Furthermore, it is charged that such criticism as I make of Jews- or apparent criticism- is taken by anti-Semites as justification of their attitudes, as ‘fuel’ for their fires, particularly as it is a Jew himself who seemingly admits to habits and behavior that not exemplary, or even normal and acceptable. When I speak before Jewish audiences, invariably there have been people who have come up to me afterward to ask, “Why don’t you leave us alone? Why don’t you write about the Gentiles? – ‘Why must you be so critical?’ – ‘Why do you disapprove of us so? …’

It is difficult, if not impossible, to explain to some of the people claiming to have felt my teeth sinking in that in many instance they haven’t been bitten at all.
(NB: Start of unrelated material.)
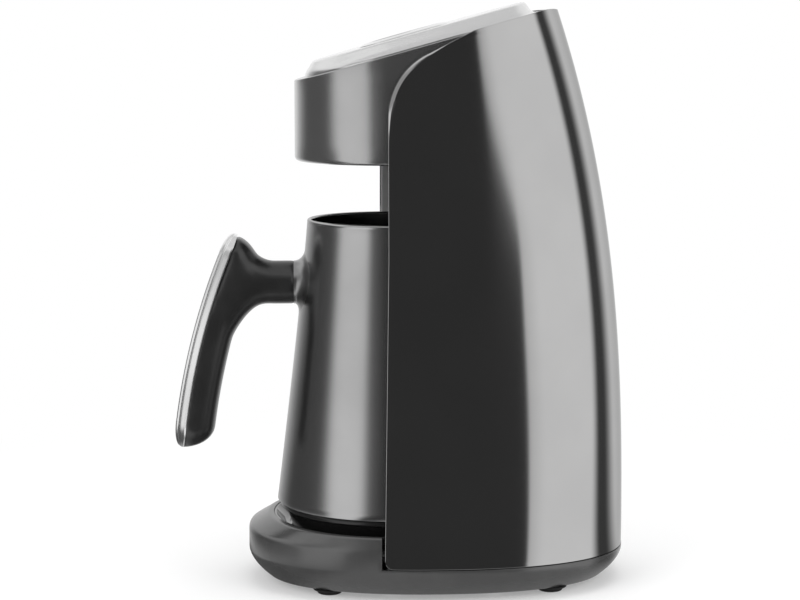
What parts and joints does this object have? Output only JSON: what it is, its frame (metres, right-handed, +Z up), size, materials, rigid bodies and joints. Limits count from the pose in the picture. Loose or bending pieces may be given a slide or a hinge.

Not always, but frequently, what readers have taken to be my disapproval of their lives lived by Jews seems to have to do more with their own moral perspective than with the one they would ascribe to me: at times they see wickedness where I myself had seen energy or courage or spontaneity; they are ashamed of what I see no reason to be ashamed of, and defensive where there is no cause for defense.”

“Portnoy’s Complaint,” cover by Lowe and Brydone Limited, London, 1969

It is not with a little irony that Roth’s own mother questioned his position:

“My mother did say to me at one point, ‘Philip, are you anti-Semitic?’ And so I said, ‘Ma, what do you think? You’ve known me since kindergarten and before.’ But they were getting that from the Rabbi, you know?”

Philip Roth, through his fictional works, never stopped exploring his complicated existence as an American Jew in an America in which he happened to be Jewish. His characters beyond Alexander Portnoy, including Nathan Zukerman and his own fictional alter-ego, Philip Roth, made up a collection of unforgettable stories that influenced the literary world far beyond the scope of Jewish-American writing.

Philip Roth died on May 22, 2018 at the age of 85.